Voigt was central in bringing the PLO to Denmark in the 1980s. As a member of the foreign affairs committee he was active in getting the PLO status as the legitimate representative of the Palestinians in Denmark, and he had close contacts with the PLO people in Copenhagen.
The revelations of murder plans against Melchior and Pundik came as a shock for him and in July 1989 he made contact with the PLO and undertook his own investigation into the case. He was shocked to conclude, after a thorough investigation and dialog with the PLO, that there was no doubt that people from the PLO office in Copenhagen were involved in planning terror attack and were connected with Force 17.
He traveled to the PLO office in Tunis to investigate and after six days returned to Denmark in September 1989. He said he had met with Yassir Arafat and Force 17 people, including Abu Talayeb and his deputy Abu Salim - and got interesting information. They confirmed Force 17 people were stationed in Denmark, and that they could have taken part in the attack against Sylvia Raphael. However, the PLO denied that Force 17 had planned the attack against Bent Melchior and Herbert Pundik.
Voigt also said he had read a summary of the meeting in Zurich on April 2nd, 1989 between representatives from Force 17 and the Danish PET, among them Per Larsen, PET's operations head. The aim of the meeting was to establish cooperation to fight terrorism by other, non-Fatah, Palestinian groups. As part of this cooperative effort, PET gave Force 17 materials. There was talk of names of 20-25 Palestinians in Denmark who were suspected of terrorism and photos of some of them, which PET asked the PLO to identify.
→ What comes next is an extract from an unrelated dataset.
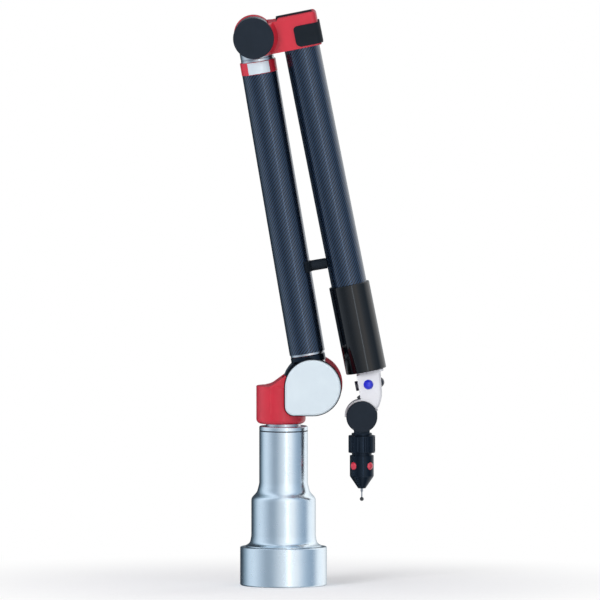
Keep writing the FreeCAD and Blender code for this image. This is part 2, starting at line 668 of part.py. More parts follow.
def elbow_covers():
    front = turned([(0, 0), (ELBOW_CAP_R, 0), (ELBOW_CAP_R, CAP_T, 1.6), (0, CAP_T)])
    front = front.cut(post(AXLE_R + 4, 0, CAP_T - 2.5))
    keep("elbow_front_cap", moved(to_y(front), 0, -CHEEK_OUT), FOREARM)
    keep("elbow_rear_cap", round_cap(YOKE_R - 2.5, AXLE_R + 4), FOREARM)
    keep("elbow_axle", drum(AXLE_R, -CHEEK_OUT - 2, CHEEK_OUT + 2), FOREARM)
    disc = to_y(encoder_disc(AXLE_R, HINGE_BEARING_R - 1, -ENCODER_T / 2))
    keep("elbow_encoder_disc", disc, FOREARM)


def elbow_pads():
    """Rubber bumper on top, and one wrapped round the end of the block."""
    left = FOREARM_OFFSET - BLOCK_HALF + 1
    top = plate([(left, YOKE_TOP + 1), (BLOCK_END - 6, YOKE_TOP + 1), (BLOCK_END - 6, BLOCK_TOP + TOP_PAD_T, 1),
                 (left, BLOCK_TOP + TOP_PAD_T, 1.5)], -TOP_PAD_HALF, TOP_PAD_HALF)
    keep("top_pad", top.cut(plate(yoke_outline(), -YOKE_HALF, YOKE_HALF)), FOREARM)
    wrap = rounded_end(PAD_T).cut(rounded_end(0))
    face = plate([
        (SIDE_PAD_LEFT, SIDE_PAD_LOW, 8), (BLOCK_END * 2, SIDE_PAD_LOW), (BLOCK_END * 2, SIDE_PAD_TOP),
        (SIDE_PAD_LEFT, SIDE_PAD_TOP, 6),
    ], -YOKE_HALF * 2, YOKE_HALF * 2)
    keep("side_pad", wrap.common(face), FOREARM)


def forearm():
    top = -YOKE_R + TUBE_SEAT
    bore = TUBE_R - TUBE_WALL
    low = -GRIP_END + 6
    tube = turned([(bore, low), (TUBE_R, low), (TUBE_R, top), (bore, top)])
    keep("forearm_tube", moved(tube, FOREARM_OFFSET), FOREARM)
    grip = turned([
        (TUBE_R, low), (TUBE_R - 3, low), (TUBE_R - 3, -GRIP_END),
        (GRIP_R, -GRIP_END, 1.5), (GRIP_R, -GRIP_TOP, 1.5), (TUBE_R, -GRIP_TOP),
    ])
    keep("grip", moved(grip, FOREARM_OFFSET), FOREARM)
    low, high = -GRIP_END + 8, -GRIP_END + WRIST_SPINDLE
    housing = turned([(WRIST_ROLL_R, low), (bore, low), (bore, high), (WRIST_ROLL_R, high)])
    keep("wrist_bearing_housing", moved(housing, FOREARM_OFFSET), FOREARM)
    rings = [bearing(AXLE_R + RUN, WRIST_ROLL_R, z, z + HINGE_BEARING_W)
             for z in (low + 1, high - HINGE_BEARING_W)]
    keep_group("wrist_roll_bearings", [moved(ring, FOREARM_OFFSET) for ring in rings], FOREARM)


# ---- wrist ----
def wrist_housing():
    """White shell from the roll flange down to the tongue of the wrist hinge."""
    hinge_x, hinge_z = -WRIST_OFFSET, -WRIST_DROP
    shell = plate([
        (-WRIST_LEFT, -WRIST_FLANGE_T - GAP), (WRIST_RIGHT, -WRIST_FLANGE_T - GAP),
        (WRIST_RIGHT - WRIST_TAPER, WRIST_WAIST, 30), (hinge_x + BOSS_R + 2.5, hinge_z + 9, 15),
        (hinge_x + BOSS_R - 3, hinge_z + 6), (hinge_x, hinge_z), (hinge_x - 6, hinge_z + 20),
        (-WRIST_LEFT - 0.8, hinge_z + BOSS_R - 2),
    ], -WRIST_HALF, WRIST_HALF)
    shell = eased(shell, 5, lambda edge: edge.BoundBox.YLength < 1e-3 and edge.BoundBox.ZMin > hinge_z + 24
                  and edge.BoundBox.ZLength > 8)
    boss = drum(BOSS_R, -TONGUE_HALF, TONGUE_HALF, hinge_x, hinge_z)
    boss = boss.common(block(hinge_x - 60, hinge_x + 60, -30, 30, hinge_z + 4, hinge_z + 60))
    tongue = drum(TONGUE_R, -TONGUE_HALF, TONGUE_HALF, hinge_x, hinge_z)
    clear = drum(DISC_R + GAP, TONGUE_HALF, 60, hinge_x, hinge_z)
    shell = shell.cut(clear).cut(mirrored(clear))
    shell = shell.fuse([boss, tongue]).cut(drum(WRIST_BEARING_R, -TONGUE_HALF, TONGUE_HALF, hinge_x, hinge_z))
    for name, at, way in button_places():
        shell = shell.cut(moved(facing(post(BUTTON_R + SLIP, -9, 9), way), *at))
    shell = shell.cut(block(SHELL_WALL - WRIST_LEFT, WRIST_RIGHT - SHELL_WALL - 2, SHELL_WALL - WRIST_HALF,
                            WRIST_HALF - SHELL_WALL, CAVITY_LOW, -WRIST_FLANGE_T - GAP))
    shell = shell.cut(mode_block(SLIP, TRAVEL + 1))
    keep("wrist_housing", shell.removeSplitter(), WRIST)


def button_places():
    """Name, centre on the housing's skin and outward direction of each round button."""
    return [
        ("front_button", (-0.6, -WRIST_HALF, BUTTON_Z), (0, -1, 0)),
        ("right_button", (WRIST_RIGHT - 2.5, 0, BUTTON_Z - 1), (1, 0, 0)),
        ("left_button", (-WRIST_LEFT, 0, BUTTON_Z), (-1, 0, 0)),
    ]


def facing(shape, way):
    """Turn a shape made about Z so that its +Z end points along a level direction, given as x and y."""
    angle = math.degrees(math.atan2(way[1], way[0]))
    copy = shape.copy()
    copy.rotate(V(0, 0, 0), V(0, 1, 0), 90)
    copy.rotate(V(0, 0, 0), V(0, 0, 1), angle)
    return copy


def mode_block(extra=0.0, depth=0.0):
    """Small sloping push block on the housing's left, above the hinge."""
    size = MODE_SIZE / 2 + extra
    shape = block(-MODE_REACH, 3 + depth, -size * 1.5, size * 1.5, -size, size)
    shape.rotate(V(0, 0, 0), V(0, 1, 0), -MODE_TILT)
    return moved(shape, -WRIST_LEFT - 0.6, 0, MODE_Z)


def wrist_parts():
    flat = turned([(0, -BUTTON_STEM), (BUTTON_R, -BUTTON_STEM), (BUTTON_R, BUTTON_REACH, 0.8), (0, BUTTON_REACH)])
    domed = dome_button(BUTTON_R, BUTTON_REACH, BUTTON_STEM)
    for name, at, way in button_places():
        button = flat if name == "left_button" else domed
        keep(name, moved(facing(button, way), *at), WRIST)
    keep("mode_button", eased(mode_block(), 0.8, lambda edge: edge.BoundBox.XMax < -WRIST_LEFT - 2), WRIST)
    flange = plate([(-WRIST_LEFT + 1, 0), (WRIST_RIGHT + 4.5, 0), (WRIST_RIGHT + 4.5, WRIST_FLANGE_T),
                    (-WRIST_LEFT + 1, WRIST_FLANGE_T)], -WRIST_HALF, WRIST_HALF)
    flange = eased(flange, 6, lambda edge: edge.BoundBox.ZLength > WRIST_FLANGE_T - 0.1)
    flange = moved(flange, 0, 0, -WRIST_FLANGE_T - GAP)
    spindle = flange.fuse(post(AXLE_R, -GAP, WRIST_SPINDLE))
    keep("wrist_spindle", spindle.cut(post(AXLE_R - 4, -WRIST_SPINDLE, WRIST_SPINDLE)), WRIST)
    board = block(SHELL_WALL - WRIST_LEFT + SLIP, WRIST_RIGHT - SHELL_WALL - 2 - SLIP, 3, 3 + BOARD_T,
                  CAVITY_LOW + SLIP, -WRIST_FLANGE_T * 2)
    keep("wrist_board", board, WRIST)
    rings = hinge_bearings(WRIST_AXLE_R, WRIST_BEARING_R, TONGUE_HALF - 1 - HINGE_BEARING_W)
    keep_group("wrist_hinge_bearings", [moved(ring, -WRIST_OFFSET, 0, -WRIST_DROP) for ring in rings], WRIST)


def dome_button(radius, reach, depth):
    """Round push button about +Z: a stem below the skin and a crowned head above it."""
    crown = (radius * radius + reach * reach) / (2 * reach)
    head = Part.makeSphere(crown, V(0, 0, reach - crown)).common(post(radius, 0, reach))
    return head.fuse(post(radius, -depth, 0)).removeSplitter()


# ---- probe ----
def probe_fork():
    """Fork over the wrist tongue, its neck and flange, and the spigot that carries the probe body."""
    inner = TONGUE_HALF + GAP
    outer = inner + FORK_T
    cheeks = drum(TONGUE_R, -outer, outer)
    bridge = drum(TONGUE_R + 5, -outer, outer).common(
        block(-PROBE_NECK_R, PROBE_NECK_R, -outer, outer, -TONGUE_R - 5, 0))
    fork = cheeks.fuse(bridge).cut(drum(TONGUE_R + GAP, -inner, inner))
    lower = turned([
        (0, -PROBE_START - 3), (SPIGOT_TIP_R, -PROBE_START - 3), (SPIGOT_TIP_R, -PROBE_FLANGE_END),
        (PROBE_FLANGE_R, -PROBE_FLANGE_END), (PROBE_FLANGE_R, -NECK_END - 0.6), (PROBE_FLANGE_R - 1, -NECK_END),
        (PROBE_NECK_R, -NECK_END), (PROBE_NECK_R, -TONGUE_R - GAP - 1), (0, -TONGUE_R - GAP - 1),
    ])
    fork = fork.fuse(lower).cut(drum(WRIST_AXLE_R, -outer, outer))
    keep("probe_fork", fork.removeSplitter(), PROBE)
    keep("wrist_axle", drum(WRIST_AXLE_R, -outer, outer), PROBE)
    disc = to_y(turned([(0, 0), (DISC_R, 0), (DISC_R, DISC_T, 1.6), (0, DISC_T)]))
    keep("wrist_front_disc", moved(disc, 0, -outer), PROBE)
    keep("wrist_rear_disc", moved(mirrored(disc), 0, outer), PROBE)


def lock_ring():
    low, high = -LOCK_END, -PROBE_FLANGE_END - GAP
    ring = turned([
        (SPIGOT_TIP_R + RUN, low), (LOCK_R, low, 1.2), (LOCK_R, high, 1.2), (SPIGOT_TIP_R + RUN, high),
    ])
    for x, y in on_circle(LOCK_R + SCALLOP_R - SCALLOP_DEPTH, LOCK_SCALLOPS, 180 / LOCK_SCALLOPS):
        ring = ring.cut(post(SCALLOP_R, low + 2.5, high - 2.5, x, y))
    keep("lock_ring", ring, PROBE)


def red_button_places():
    for side in (-1, 1):
        angle = math.radians(RED_BUTTON_ANGLE)
        yield ("left" if side < 0 else "right"), (side * math.sin(angle), -math.cos(angle))


def probe_body():
    low = -PROBE_END
    body = turned([
        (0, low), (PROBE_R - 0.5, low), (PROBE_R, low + 0.5), (PROBE_R, -PROBE_START, 0.8),
        (PROBE_FLANGE_R - 0.5, -PROBE_START), (PROBE_FLANGE_R - 0.5, -LOCK_END - GAP),
        (SPIGOT_TIP_R, -LOCK_END - GAP), (SPIGOT_TIP_R, -PROBE_START - 3), (0, -PROBE_START - 3),
    ])
    seat = PROBE_R - 0.8
    for side, way in red_button_places():
        hole = moved(facing(post(RED_BUTTON_R + SLIP, -7, 6), way), way[0] * seat, way[1] * seat, -RED_BUTTON_Z)
        body = body.cut(hole)
        button = facing(dome_button(RED_BUTTON_R, 3.2, BUTTON_STEM), way)
        button = moved(button, way[0] * seat, way[1] * seat, -RED_BUTTON_Z)
        keep("red_button_" + side, button, PROBE)
    keep("probe_body", body, PROBE)
    nose = turned([
        (0, -NOSE_END), (NOSE_R, -NOSE_END, 1), (PROBE_R - 0.5, low - 0.4), (PROBE_R - 0.5, low), (0, low),
    ])
    keep("nose_cone", nose.cut(post(STYLUS_SCREW_R, -NOSE_END, -NOSE_END + STYLUS_SCREW)), PROBE)


def stylus():
    stem_end = -BALL_Z + BALL_R - 0.6
    stem = turned([
        (0, stem_end), (STEM_R, stem_end), (STEM_R, -STYLUS_HUB_END - 1), (STYLUS_HUB_R, -STYLUS_HUB_END),
        (STYLUS_HUB_R, -NOSE_END), (STYLUS_SCREW_R, -NOSE_END), (STYLUS_SCREW_R, STYLUS_SCREW - NOSE_END),
        (0, STYLUS_SCREW - NOSE_END),
    ])
    keep("stylus_stem", stem, PROBE)
    ball = Part.makeSphere(BALL_R, V(0, 0, -BALL_Z))
    keep("stylus_ball", ball.cut(post(STEM_R, stem_end, stem_end + 3)), PROBE)


for section in (mounting_ring, base_flange, column, swivel_bearings, swivel_housing, counterbalance_spring,
                swivel_parts, shoulder_knuckle, lower_arm, elbow_yoke, elbow_covers, elbow_pads, forearm,
                wrist_housing, wrist_parts, probe_fork, lock_ring, probe_body, stylus):
    section()

os.makedirs("parts", exist_ok=True)
for name, shape in parts.items():
    shape.exportStep("parts/" + name + ".step")
    state = "" if shape.isValid() else "  NOT VALID"
    print(f"{name:26s} {len(shape.Solids):3d} solids {shape.Volume / 1000:9.2f} cm3{state}")
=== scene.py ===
"""Looks of the portable measuring arm: finishes of its solids, thin trim, light, floor and camera."""
import json
import math

import bpy
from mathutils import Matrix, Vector


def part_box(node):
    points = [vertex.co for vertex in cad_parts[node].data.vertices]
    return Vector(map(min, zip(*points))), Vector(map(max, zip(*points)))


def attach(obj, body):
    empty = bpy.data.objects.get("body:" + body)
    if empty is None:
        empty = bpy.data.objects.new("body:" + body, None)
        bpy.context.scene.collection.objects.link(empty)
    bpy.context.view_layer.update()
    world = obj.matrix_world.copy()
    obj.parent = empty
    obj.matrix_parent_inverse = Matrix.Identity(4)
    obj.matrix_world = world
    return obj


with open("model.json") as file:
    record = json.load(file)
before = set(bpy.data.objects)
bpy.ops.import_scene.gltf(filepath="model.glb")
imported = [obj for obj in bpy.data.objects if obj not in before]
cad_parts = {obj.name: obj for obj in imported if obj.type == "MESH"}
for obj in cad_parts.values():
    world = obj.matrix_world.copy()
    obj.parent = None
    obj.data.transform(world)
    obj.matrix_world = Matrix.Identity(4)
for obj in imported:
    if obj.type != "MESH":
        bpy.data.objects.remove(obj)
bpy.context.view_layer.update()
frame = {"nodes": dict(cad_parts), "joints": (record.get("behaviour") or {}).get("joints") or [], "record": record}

MM = 0.001
TUBE_R = 26.7                   # outside radius of both carbon tubes
joints = {joint["name"]: joint for joint in frame["joints"]}


def place_of(joint_name):
    return Vector(joints[joint_name]["pos_m"])


def lean_of(joint_name):
    """How far a joint's axis leans left of upright, in radians."""
    axis = joints[joint_name]["axis"]
    return math.atan2(-axis[0], axis[2])


# ---------------------------------------------------------------- finishes
def srgb(code):
    """Linear colour of a hex value."""
    def linear(channel):
        return channel / 12.92 if channel <= 0.04045 else ((channel + 0.055) / 1.055) ** 2.4
    return tuple(linear(int(code[i:i + 2], 16) / 255) for i in (1, 3, 5)) + (1.0,)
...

PET's head at the time, Hanne Bech Hansen, who today heads the Copenhagen police, did not want to comment. Neither did Per Larsen, today a chief police inspector under Hansen. Poul Schlüter doesn't remember the case now, but he says he can confirm that there was contact on several occasions between the PLO and Danish authorities in a third country. Ulla Lyngsby was unavailable for comment.
Danish politicians are now demanding an investigation into this issue.